▸ **Given problem**
Quote, without change, all of the lines that follow.

— START OF Given information —

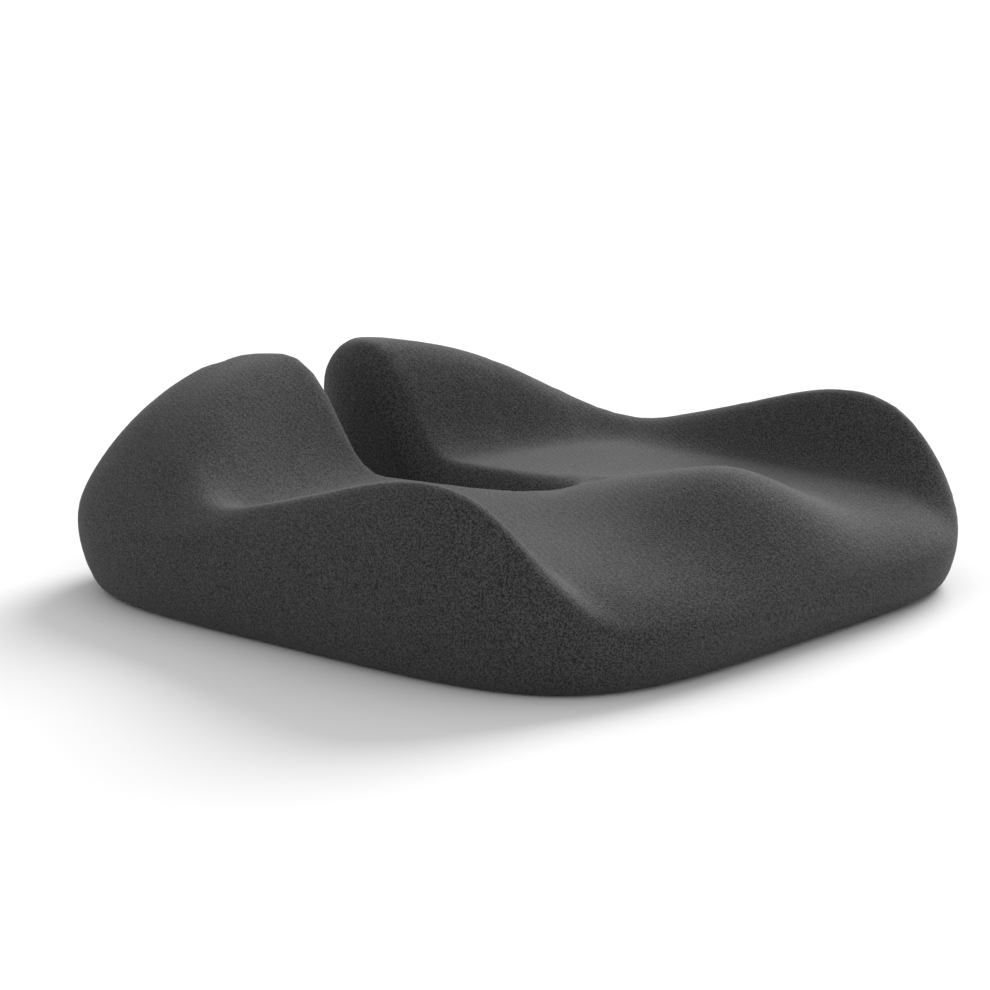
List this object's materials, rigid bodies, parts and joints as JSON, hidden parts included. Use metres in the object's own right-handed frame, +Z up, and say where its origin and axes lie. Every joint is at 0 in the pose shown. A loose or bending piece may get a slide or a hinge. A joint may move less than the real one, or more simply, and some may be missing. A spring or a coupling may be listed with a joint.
{
  "type": "seat cushion",
  "caption": "Contoured foam seat cushion with raised rear wings, side bolsters, a front pommel and an open coccyx slot, in a zipped knitted cover with a grip base.",
  "frame": {"origin": "middle of the base, on the surface that the cushion stands on", "axes": "+Z up, -Y towards the thigh edge, +Y towards the open end of the slot, +X to the right seen from the front"},
  "size_m": [0.4318, 0.4478, 0.1281],
  "materials": {
    "foam": "soft open-cell foam with a fine skin",
    "liner": "thin pale stretch jersey",
    "knit": "charcoal melange knit, matt",
    "seam": "black overlocked edge",
    "base_fabric": "dark woven fabric with rubbery grip dots",
    "zip_tape": "black woven tape",
    "zip_coil": "black nylon coil",
    "zip_metal": "gunmetal plated",
    "label": "white satin label, blank"
  },
  "bodies": {
    "cushion": {"foam_core": "foam", "inner_liner": "liner", "liner_seam": "liner", "outer_cover": "knit", "base_seam": "seam", "base_panel_front": "base_fabric", "base_panel_rear": "base_fabric", "zip_end_tab_left": "base_fabric", "zip_end_tab_right": "base_fabric", "zip_tape_front": "zip_tape", "zip_tape_rear": "zip_tape", "zip_coil_front": "zip_coil", "zip_coil_rear": "zip_coil", "zip_top_stop_front": "zip_metal", "zip_top_stop_rear": "zip_metal", "zip_bottom_stop": "zip_metal", "care_label": "label"},
    "slider": {"zip_slider": "zip_metal"},
    "pull": {"zip_pull": "zip_metal"}
  },
  "joints": [
    {"name": "zip_slide", "type": "slide", "parent": "cushion", "child": "slider", "axis": [-1, 0, 0], "range_m": [0, 0.31]},
    {"name": "zip_pull_swing", "type": "hinge", "parent": "slider", "child": "pull", "pos_m": [0.1616, -0.072, 0.0014], "axis": [0, -1, 0], "range_deg": [0, 160]}
  ]
}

— END OF Given information —

▸ **Task response**
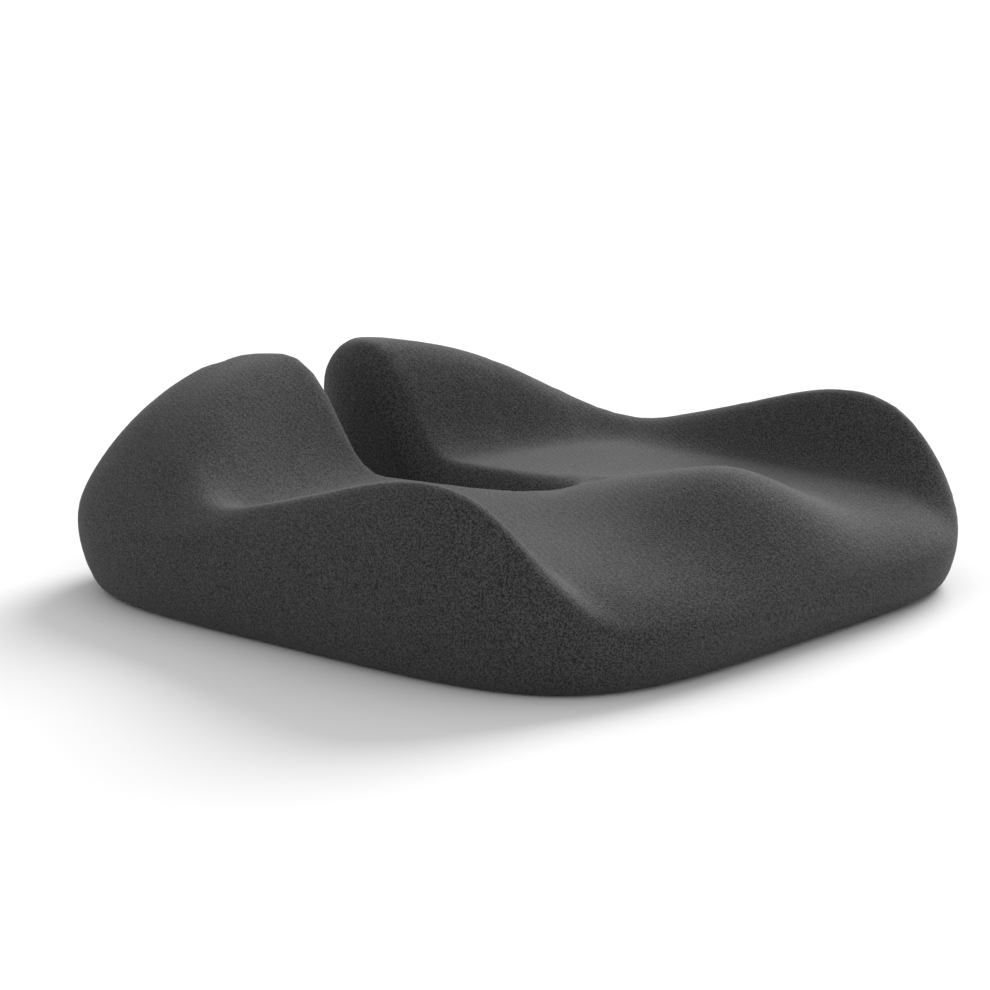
List this object's materials, rigid bodies, parts and joints as JSON, hidden parts included. Use metres in the object's own right-handed frame, +Z up, and say where its origin and axes lie. Every joint is at 0 in the pose shown. A loose or bending piece may get a slide or a hinge. A joint may move less than the real one, or more simply, and some may be missing. A spring or a coupling may be listed with a joint.
{
  "type": "seat cushion",
  "caption": "Contoured foam seat cushion with raised rear wings, side bolsters, a front pommel and an open coccyx slot, in a zipped knitted cover with a grip base.",
  "frame": {"origin": "middle of the base, on the surface that the cushion stands on", "axes": "+Z up, -Y towards the thigh edge, +Y towards the open end of the slot, +X to the right seen from the front"},
  "size_m": [0.4318, 0.4478, 0.1281],
  "materials": {
    "foam": "soft open-cell foam with a fine skin",
    "liner": "thin pale stretch jersey",
    "knit": "charcoal melange knit, matt",
    "seam": "black overlocked edge",
    "base_fabric": "dark woven fabric with rubbery grip dots",
    "zip_tape": "black woven tape",
    "zip_coil": "black nylon coil",
    "zip_metal": "gunmetal plated",
    "label": "white satin label, blank"
  },
  "bodies": {
    "cushion": {"foam_core": "foam", "inner_liner": "liner", "liner_seam": "liner", "outer_cover": "knit", "base_seam": "seam", "base_panel_front": "base_fabric", "base_panel_rear": "base_fabric", "zip_end_tab_left": "base_fabric", "zip_end_tab_right": "base_fabric", "zip_tape_front": "zip_tape", "zip_tape_rear": "zip_tape", "zip_coil_front": "zip_coil", "zip_coil_rear": "zip_coil", "zip_top_stop_front": "zip_metal", "zip_top_stop_rear": "zip_metal", "zip_bottom_stop": "zip_metal", "care_label": "label"},
    "slider": {"zip_slider": "zip_metal"},
    "pull": {"zip_pull": "zip_metal"}
  },
  "joints": [
    {"name": "zip_slide", "type": "slide", "parent": "cushion", "child": "slider", "axis": [-1, 0, 0], "range_m": [0, 0.31]},
    {"name": "zip_pull_swing", "type": "hinge", "parent": "slider", "child": "pull", "pos_m": [0.1616, -0.072, 0.0014], "axis": [0, -1, 0], "range_deg": [0, 160]}
  ]
}